Underground were paired with unconventional elements, including a flexi-disc recording, disappearing ink, and a three-dimensional object tied to the book with a string—resulting in a game-changing artist’s book cited by one editor as being as important to the future of publishing as Gutenberg’s invention of movable type.

Other publications from the Pop era featured in the exhibition include Warhol’s colorful screen prints of Jackie O. and JFK in Flash—November 22, 1963 and his novel a, which used a cassette recorder (also in the exhibition) to document a day in the life of his superstar Ondine.

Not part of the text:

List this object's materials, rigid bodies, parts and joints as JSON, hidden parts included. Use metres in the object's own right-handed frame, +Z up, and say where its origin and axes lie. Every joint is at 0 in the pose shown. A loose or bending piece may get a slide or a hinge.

The final phases of Warhol’s career as a book artist focused on photography and writing: The Philosophy of Andy Warhol, Andy Warhol’s Exposures, America, and his posthumously-published diaries. Warhol continued to rely on tape recordings, editorial intervention, and the ghostwriting of his associates for all these publications, many of which focused on celebrity nightlife. In Exposures, Warhol glibly voiced his approach to Manhattan’s social scene: “I will go to the opening of anything, including a toilet seat.” America encompassed broader subjects, including his opinions about the nation’s poverty, wealth, and ecology—perceptions gleaned from his intermittent travels around the country. During his final years, Warhol used his large screen prints as the basis for dust jacket designs. One of the last publications in the exhibition, Andy Warhol’s Children’s Book, returns full circle to the genre that first drew his attention as a young artist.